Totally smoking with fifteen year olds.
Just saw my gyno in public. Weird to see her hands outside of my vagina.
Im in the beachers at wrigley listening to four lesbians debate the pros and cons of 2girls1cup. Success.
my love horoscope just told me to "say it in frosting" should i take this literally?? i think yes.
Just saw a squirrel crossing the road in a crosswalk..my morning has improved exponentially.
His idea of a compliment is: 'you're cuter than your friend. If you both wanted a 3way I'd do it,but I'd pay more attention to you.'
Its like every time I go out with you, it always involves Serbian chicks and taco bell and you always manage to get both all over my bed.

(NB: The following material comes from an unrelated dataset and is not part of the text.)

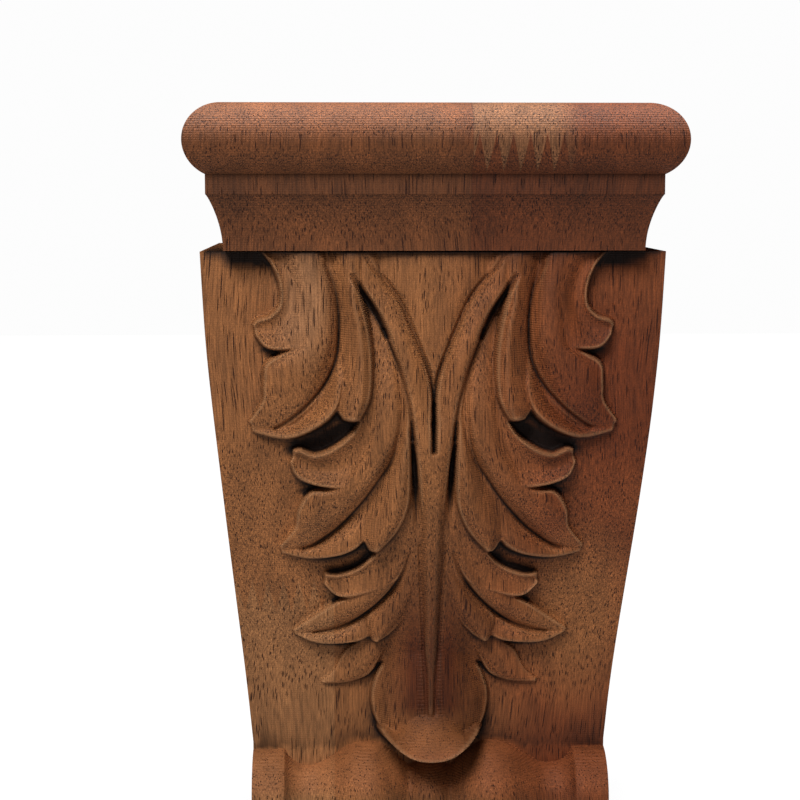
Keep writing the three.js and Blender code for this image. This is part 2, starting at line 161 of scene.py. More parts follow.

She had her insurance card taped to her arm because it was the only thing she "couldn't take off and lose"
I come back upstairs and she's leaning over sink full of vomit saying 'oh my god it's the chili'
he tried to give me his business card but gave me his health insurance card then realized it and offered to take me to the strip club
Whiskey and an unstable home life is apparently the fountain that 20-something boys like to drink from.
I feel bad for her, but I feel like she's one of those resource-raping alien civilizations that visits planets, decimates them and then leaves. Those really aren't the qualities I appreciate in a friend. Ya know?
I will turn myself into a beacon of get at me bro
The cop looked me right in the eye and apologized for cock blocking me.
Is this really the life I've chosen for myself?